* Begin Information provided *

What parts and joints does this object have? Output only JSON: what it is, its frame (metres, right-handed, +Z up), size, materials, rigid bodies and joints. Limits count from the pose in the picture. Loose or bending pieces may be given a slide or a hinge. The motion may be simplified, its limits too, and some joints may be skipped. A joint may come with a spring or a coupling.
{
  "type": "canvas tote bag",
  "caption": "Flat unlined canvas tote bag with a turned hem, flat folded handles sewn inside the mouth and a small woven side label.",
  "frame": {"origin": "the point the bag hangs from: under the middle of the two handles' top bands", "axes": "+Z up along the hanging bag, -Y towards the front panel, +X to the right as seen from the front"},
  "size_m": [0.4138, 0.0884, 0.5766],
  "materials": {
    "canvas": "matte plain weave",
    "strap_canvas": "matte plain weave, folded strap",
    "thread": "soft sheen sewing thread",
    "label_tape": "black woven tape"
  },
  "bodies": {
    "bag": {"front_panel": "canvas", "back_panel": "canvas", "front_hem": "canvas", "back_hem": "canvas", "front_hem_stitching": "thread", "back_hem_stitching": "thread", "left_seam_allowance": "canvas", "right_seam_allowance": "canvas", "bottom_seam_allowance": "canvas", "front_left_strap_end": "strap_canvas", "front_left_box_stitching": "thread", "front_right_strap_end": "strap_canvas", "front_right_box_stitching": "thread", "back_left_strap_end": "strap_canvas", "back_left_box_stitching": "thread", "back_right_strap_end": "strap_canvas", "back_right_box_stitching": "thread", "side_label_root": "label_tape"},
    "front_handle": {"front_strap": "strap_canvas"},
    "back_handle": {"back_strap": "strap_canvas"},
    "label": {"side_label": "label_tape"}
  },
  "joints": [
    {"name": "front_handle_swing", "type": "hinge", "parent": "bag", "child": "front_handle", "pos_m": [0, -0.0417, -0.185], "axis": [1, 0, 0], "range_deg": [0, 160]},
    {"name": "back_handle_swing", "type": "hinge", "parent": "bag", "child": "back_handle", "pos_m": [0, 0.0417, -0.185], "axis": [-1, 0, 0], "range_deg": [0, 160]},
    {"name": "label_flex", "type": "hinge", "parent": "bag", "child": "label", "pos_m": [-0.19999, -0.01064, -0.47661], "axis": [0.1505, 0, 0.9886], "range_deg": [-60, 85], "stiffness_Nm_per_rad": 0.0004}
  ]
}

* End Information provided *

• [Problem details] State the count of lines that contain the string "joints". Nothing else is needed.

• [Task result] 2